Recorded data:

· · ·

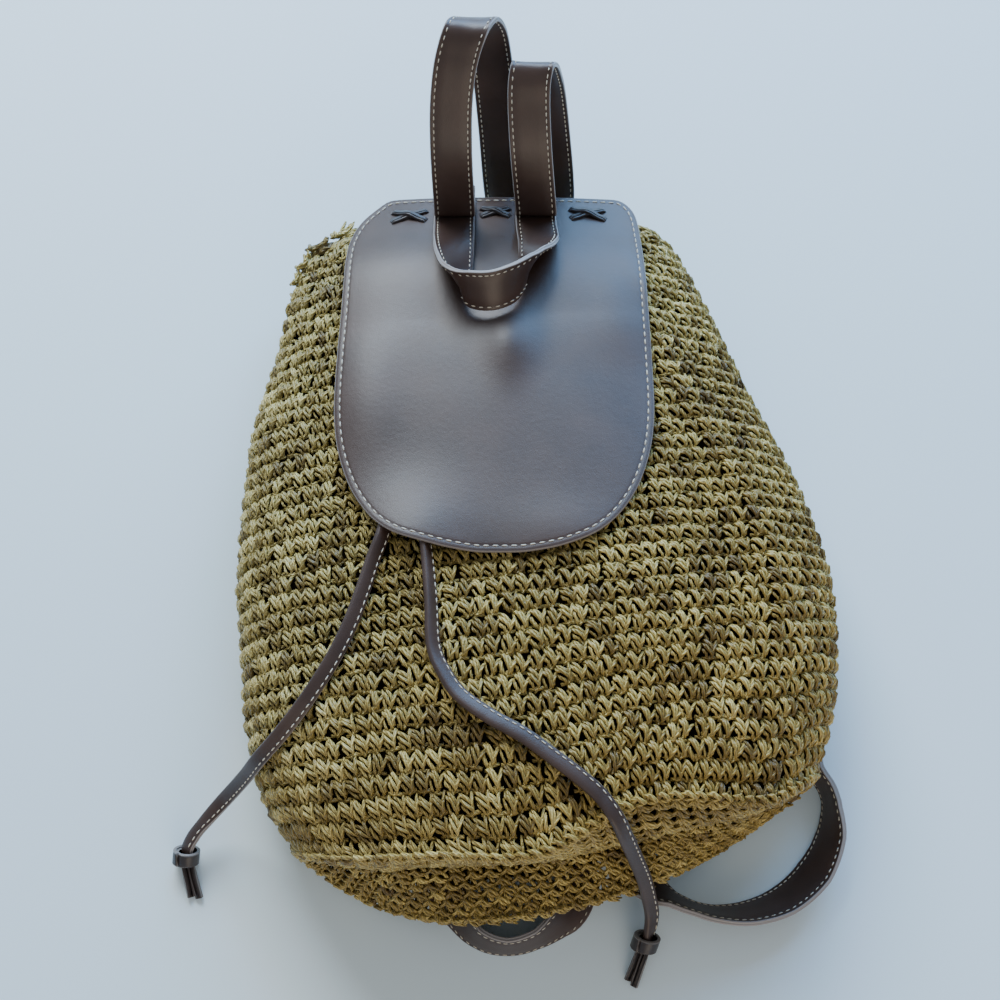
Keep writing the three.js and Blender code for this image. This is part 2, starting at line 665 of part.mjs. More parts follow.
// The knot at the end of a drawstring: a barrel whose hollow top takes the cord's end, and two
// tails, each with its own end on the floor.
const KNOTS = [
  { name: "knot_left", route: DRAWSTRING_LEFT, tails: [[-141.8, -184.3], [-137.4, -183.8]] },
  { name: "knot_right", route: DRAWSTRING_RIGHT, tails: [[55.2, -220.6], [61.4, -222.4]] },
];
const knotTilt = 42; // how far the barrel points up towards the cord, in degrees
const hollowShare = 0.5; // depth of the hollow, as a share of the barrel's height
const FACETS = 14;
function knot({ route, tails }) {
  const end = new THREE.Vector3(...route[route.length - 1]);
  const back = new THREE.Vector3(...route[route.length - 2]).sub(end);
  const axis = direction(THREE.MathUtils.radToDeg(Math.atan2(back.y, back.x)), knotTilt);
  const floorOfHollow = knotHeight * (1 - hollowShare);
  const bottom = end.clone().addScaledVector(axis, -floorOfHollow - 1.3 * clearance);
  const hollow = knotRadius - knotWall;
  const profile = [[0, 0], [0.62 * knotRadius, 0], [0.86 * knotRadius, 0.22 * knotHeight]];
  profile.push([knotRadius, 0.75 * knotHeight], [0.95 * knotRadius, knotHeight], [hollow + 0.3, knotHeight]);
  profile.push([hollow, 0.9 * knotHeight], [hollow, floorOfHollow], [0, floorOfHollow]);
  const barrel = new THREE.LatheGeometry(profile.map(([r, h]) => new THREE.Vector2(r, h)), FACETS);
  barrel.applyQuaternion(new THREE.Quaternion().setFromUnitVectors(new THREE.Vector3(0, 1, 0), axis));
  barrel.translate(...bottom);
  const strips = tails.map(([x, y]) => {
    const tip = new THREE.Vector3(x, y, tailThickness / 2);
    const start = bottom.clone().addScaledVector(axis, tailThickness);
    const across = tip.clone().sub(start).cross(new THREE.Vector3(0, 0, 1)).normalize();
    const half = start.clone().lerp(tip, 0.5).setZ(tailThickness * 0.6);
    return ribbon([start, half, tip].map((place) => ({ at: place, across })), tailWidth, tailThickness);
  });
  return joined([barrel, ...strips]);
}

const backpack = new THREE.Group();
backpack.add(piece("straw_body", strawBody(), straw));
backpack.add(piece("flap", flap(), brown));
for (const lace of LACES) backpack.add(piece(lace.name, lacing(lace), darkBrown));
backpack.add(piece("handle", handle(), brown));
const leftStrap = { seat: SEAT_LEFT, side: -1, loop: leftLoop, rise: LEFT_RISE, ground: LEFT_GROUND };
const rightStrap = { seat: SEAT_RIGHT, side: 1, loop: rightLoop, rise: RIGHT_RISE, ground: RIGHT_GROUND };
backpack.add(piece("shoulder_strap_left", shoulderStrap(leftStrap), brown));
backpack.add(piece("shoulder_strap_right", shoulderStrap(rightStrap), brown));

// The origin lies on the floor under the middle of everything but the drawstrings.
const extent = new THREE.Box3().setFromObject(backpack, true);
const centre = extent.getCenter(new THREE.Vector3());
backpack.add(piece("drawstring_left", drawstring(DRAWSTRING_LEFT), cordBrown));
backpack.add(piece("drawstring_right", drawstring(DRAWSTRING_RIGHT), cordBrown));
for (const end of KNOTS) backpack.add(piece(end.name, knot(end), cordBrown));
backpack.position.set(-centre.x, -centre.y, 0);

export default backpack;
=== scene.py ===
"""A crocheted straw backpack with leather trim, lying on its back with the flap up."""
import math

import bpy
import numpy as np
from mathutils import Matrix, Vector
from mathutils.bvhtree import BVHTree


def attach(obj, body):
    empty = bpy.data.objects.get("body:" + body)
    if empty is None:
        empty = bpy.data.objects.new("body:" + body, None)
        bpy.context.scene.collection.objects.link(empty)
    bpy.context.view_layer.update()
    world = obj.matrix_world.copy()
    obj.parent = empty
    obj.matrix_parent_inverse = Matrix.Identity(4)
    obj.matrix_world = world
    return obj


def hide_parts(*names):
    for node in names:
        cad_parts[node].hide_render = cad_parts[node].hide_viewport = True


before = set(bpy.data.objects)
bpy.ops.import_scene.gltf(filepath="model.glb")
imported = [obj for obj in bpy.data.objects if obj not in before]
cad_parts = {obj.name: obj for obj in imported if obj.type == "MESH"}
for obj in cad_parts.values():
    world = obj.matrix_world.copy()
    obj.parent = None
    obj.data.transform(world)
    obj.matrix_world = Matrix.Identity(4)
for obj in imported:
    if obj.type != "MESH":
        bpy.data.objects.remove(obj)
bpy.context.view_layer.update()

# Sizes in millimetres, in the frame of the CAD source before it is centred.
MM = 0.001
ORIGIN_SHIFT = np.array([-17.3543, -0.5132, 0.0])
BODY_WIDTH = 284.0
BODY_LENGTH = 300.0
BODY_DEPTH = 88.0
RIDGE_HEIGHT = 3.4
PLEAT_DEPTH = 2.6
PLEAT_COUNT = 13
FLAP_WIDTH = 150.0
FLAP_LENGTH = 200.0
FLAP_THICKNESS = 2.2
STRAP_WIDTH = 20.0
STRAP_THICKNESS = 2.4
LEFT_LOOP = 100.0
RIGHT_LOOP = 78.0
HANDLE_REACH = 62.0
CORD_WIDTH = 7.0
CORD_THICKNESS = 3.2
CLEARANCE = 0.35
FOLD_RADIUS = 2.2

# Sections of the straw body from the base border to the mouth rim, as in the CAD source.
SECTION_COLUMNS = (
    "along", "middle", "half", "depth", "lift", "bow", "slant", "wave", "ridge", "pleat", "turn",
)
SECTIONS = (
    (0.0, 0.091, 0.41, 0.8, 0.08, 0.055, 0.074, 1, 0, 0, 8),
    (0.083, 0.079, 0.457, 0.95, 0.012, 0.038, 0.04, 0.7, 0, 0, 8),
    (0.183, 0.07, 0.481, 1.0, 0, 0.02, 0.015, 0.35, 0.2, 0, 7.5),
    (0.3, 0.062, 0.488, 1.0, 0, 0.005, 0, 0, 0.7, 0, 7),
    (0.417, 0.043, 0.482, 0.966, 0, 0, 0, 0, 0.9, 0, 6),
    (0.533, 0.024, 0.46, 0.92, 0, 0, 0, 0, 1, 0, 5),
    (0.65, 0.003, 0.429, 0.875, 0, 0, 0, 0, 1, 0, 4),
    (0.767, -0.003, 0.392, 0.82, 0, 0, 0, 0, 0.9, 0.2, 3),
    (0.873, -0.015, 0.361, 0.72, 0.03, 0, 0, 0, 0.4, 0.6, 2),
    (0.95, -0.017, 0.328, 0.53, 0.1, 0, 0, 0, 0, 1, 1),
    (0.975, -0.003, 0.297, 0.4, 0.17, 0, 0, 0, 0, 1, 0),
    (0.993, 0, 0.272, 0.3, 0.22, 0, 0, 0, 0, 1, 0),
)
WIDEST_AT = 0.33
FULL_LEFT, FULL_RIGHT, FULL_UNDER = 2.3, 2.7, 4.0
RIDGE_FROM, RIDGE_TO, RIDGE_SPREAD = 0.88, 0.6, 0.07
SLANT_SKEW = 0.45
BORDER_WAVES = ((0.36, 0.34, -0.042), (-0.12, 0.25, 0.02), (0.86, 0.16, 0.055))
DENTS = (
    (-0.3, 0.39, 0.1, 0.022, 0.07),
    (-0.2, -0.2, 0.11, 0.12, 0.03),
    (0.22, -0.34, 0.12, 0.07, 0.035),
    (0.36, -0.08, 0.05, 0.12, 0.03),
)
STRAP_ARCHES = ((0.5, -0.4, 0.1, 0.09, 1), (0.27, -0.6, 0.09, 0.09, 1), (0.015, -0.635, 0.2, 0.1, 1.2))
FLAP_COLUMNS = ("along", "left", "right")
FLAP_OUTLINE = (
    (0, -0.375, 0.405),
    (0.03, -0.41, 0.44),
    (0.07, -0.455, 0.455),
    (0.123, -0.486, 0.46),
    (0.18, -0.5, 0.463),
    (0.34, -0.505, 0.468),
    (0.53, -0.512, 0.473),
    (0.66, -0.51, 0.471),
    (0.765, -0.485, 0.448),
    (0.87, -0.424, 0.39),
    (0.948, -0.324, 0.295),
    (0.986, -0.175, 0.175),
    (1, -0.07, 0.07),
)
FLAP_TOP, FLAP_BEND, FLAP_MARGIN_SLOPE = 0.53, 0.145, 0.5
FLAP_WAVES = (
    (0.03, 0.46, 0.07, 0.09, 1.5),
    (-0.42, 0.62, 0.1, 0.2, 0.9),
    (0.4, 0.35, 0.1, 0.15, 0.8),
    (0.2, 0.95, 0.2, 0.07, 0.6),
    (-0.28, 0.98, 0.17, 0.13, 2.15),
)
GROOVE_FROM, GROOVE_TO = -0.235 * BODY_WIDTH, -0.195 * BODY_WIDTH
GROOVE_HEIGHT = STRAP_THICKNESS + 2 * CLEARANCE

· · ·

What to produce: Locate each line containing the string "names" and show it.

Worked answer:
def hide_parts(*names):
    for node in names:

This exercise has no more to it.